Senza parteggiare per i nudisti, talora c'è più mancanza di pudore in certi modi di vestire (provocatori e seducenti) che in una certa nudità del corpo.

 

Il corpo si prende e si offre dal di dentro

A chi ci prende facendo leva sui nostri riflessi condizionati (perchè ci ha fatto gri gri sotto il mento) o con i gesti automatici della tenerezza (anche la tenerezza può essere automatica), è evidente che noi concediamo solo i nostri riflessi e automatismi. Sarebbe sciocco dare il cuore a chi offre e chiede solo le labbra o le gambe!

Il corpo si offre dal di dentro. Lo diamo se e perché abbiamo deciso di darlo, e nel quadro di donare la nostra interiorità e custodire quella altrui. 

Quando non lo diamo così, come dono cosciente e come decisione libera, non ci resta che darlo come merce frettolosa di scambio. Esibito come oggetto che ha perso il suo significato. Chi se lo ritrova fra le mani -di conseguenza- lo usa come cosa.

 

Di qui le gioie e le pene del sesso

Le gioie perché cercando un corpo da toccare si cerca anche un’interiorità da condividere. Se non siamo troppo rozzi, cercando il tramite vogliamo condividere l’umanità che il tramite veicola. E qui si apre quella bellissima esperienza che si chiama condivisione di umanità e si gusta come intimità.

Ma il sesso ha anche le sue pene, perché corpo e interiorità non vanno necessariamente insieme.  Se interiorità e corpo fossero incollati come un pezzo di legno lo è ad un altro pezzo, dandoci uno ci daremmo automaticamente l’altra. Ma non è così. Nel sesso qualcosa sfugge e sfuggirà sempre. Come dice un grande psicologo (Kernberg) «l’altro può diventare un corpo da penetrare ma rimarrà sempre una coscienza da rispettare». Ogni incontro sessuale, anche quello più perfetto, continua a contenere un barlume di delusione.

Ci basta il tramite? Allora meglio non prendere un tu umano ma qualcosa di più comodo, qualcosa che nel bel mezzo del palpeggiamento non si metta in testa di parlarci della sua interiorità.

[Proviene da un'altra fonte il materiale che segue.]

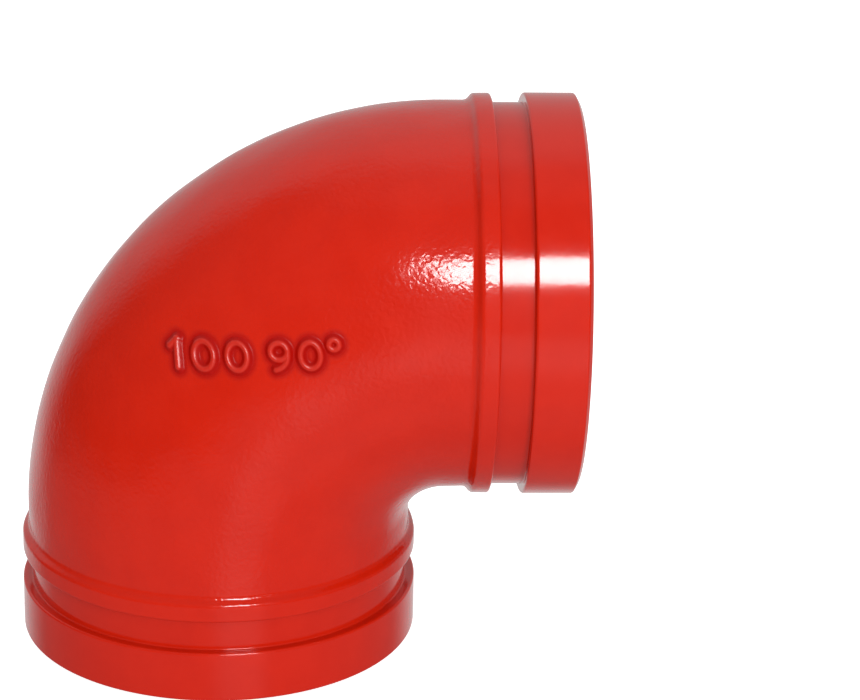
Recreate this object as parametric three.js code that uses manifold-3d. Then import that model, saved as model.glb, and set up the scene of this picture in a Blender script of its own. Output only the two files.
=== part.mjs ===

A chi basta questo, può bastare la bambola gonfiabile, un pene di gomma, un film porno o il sito internet. Ma consigliamo anche di non pretendere più di tanto da queste cose: chi prende un involucro senza contenuto deve accontentarsi di corpi spogliati ma non nudi, con conseguente risveglio di libidine ma non di piacere. 

Se non si cerca di tutelare l’unità fra corpo e persona, sarà facile spogliarsi ma difficile denudarsi. 

L’esibizione del corpo spogliato funziona per un’ora in TV ma nella continuità della vita, dopo un po’, annoia.